Computer science: Hash functions, checksums, and random number generation use properties of prime numbers.

Frequently Asked Questions

What is prime factorisation?

Prime factorisation expresses any whole number greater than 1 as a unique product of prime numbers. For example, 360 = 2³ × 3² × 5. This is guaranteed by the Fundamental Theorem of Arithmetic — every integer has exactly one prime factorisation (ignoring the order of factors).

Is 1 a prime number?

No. A prime number must have exactly two distinct factors: 1 and itself. The number 1 only has one factor (1 itself), so it does not qualify. Classifying 1 as prime would break the uniqueness of prime factorisation (e.g. 6 = 2×3 = 1×2×3 = 1×1×2×3...). The smallest prime number is 2.

How do you find the HCF using prime factors?

Factorise both numbers. Identify shared prime factors and take the lower power of each. Multiply. For HCF(60,72): 60=2²×3×5, 72=2³×3². Shared primes: 2 (lower power=2²) and 3 (lower power=3¹). HCF = 4×3 = 12. Check: 12 divides 60 (=5) and 72 (=6). ✓

How do you find the LCM using prime factors?

Factorise both numbers. List all primes that appear in either. Take the highest power of each. Multiply. For LCM(60,72): 60=2²×3×5, 72=2³×3². All primes: 2 (highest=2³), 3 (highest=3²), 5 (highest=5¹). LCM = 8×9×5 = 360. Check: 360÷60=6 and 360÷72=5. ✓

What is the factor tree method?

A factor tree splits a number into any two factors, then splits each factor further until all branches end at prime numbers. For 60: split into 6×10, then 6=2×3 and 10=2×5. Primes collected: 2, 3, 2, 5 = 2²×3×5. Unlike short division, the factor tree is more visual and flexible — any split works as long as you reach all primes.

Why is prime factorisation used in cryptography?

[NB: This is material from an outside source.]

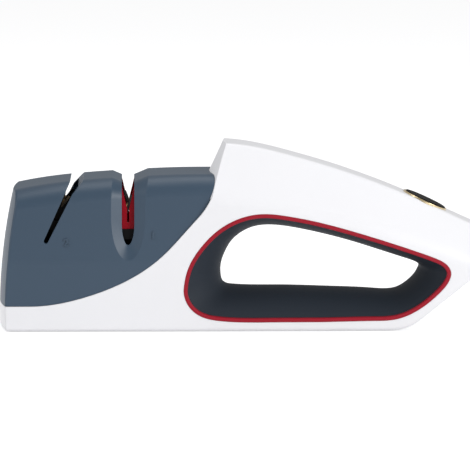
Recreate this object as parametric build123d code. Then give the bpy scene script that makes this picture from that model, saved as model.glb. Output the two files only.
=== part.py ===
from build123d import *
import math
import os

# Pull-through knife sharpener with a loop handle, millimetres, +Z up.
# The nose points to -X and the tail to +X; the left side is the -Y side.
# The origin is the middle of the footprint, on the surface that the feet stand on.

# Overall sizes
overall_length = 235.0
overall_height = 86.4
body_width = 48.0
foot_proud = 0.5
body_wall = 2.4
overrun = 60.0
quarter_turn = 90.0

# Front of the nose: bowed in plan and curved in side view
front_side_radius = 263.0
front_plan_radius = 82.0
front_corner_radius = 1.0
front_centre_height = 5.0

# Handle section: flat top, leaning upper sides, upright lower sides
handle_top_half = 11.0
handle_corner_radius = 2.6
handle_knee_radius = 16.0

# Hump front, which leans back and is bowed in plan
hump_plan_radius = 58.0
hump_lean = 24.5
hump_edge_radius = 0.3
hump_facing = 0.6

# Tail underside and tip
tail_knee_radius = 22.0
tail_tip_radius = 5.0
bottom_edge_radius = 1.8

# Outlines in side view, as shares of the overall length (from the middle) and height
handle_top_share = (
    (-0.11, 1.004), (-0.0438, 1.0), (0.0166, 0.977), (0.0762, 0.9375), (0.1234, 0.9016),
    (0.1800, 0.854), (0.2349, 0.8021), (0.3132, 0.7176), (0.3991, 0.6134), (0.4485, 0.5532),
    (0.53, 0.452),
)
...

RSA encryption uses two very large prime numbers (each hundreds of digits long). Their product forms the public key — easy to compute but computationally infeasible to reverse-factorise. Factoring a 2048-bit RSA number would take the world's fastest supercomputers longer than the age of the universe. This computational asymmetry secures internet banking, email, and HTTPS.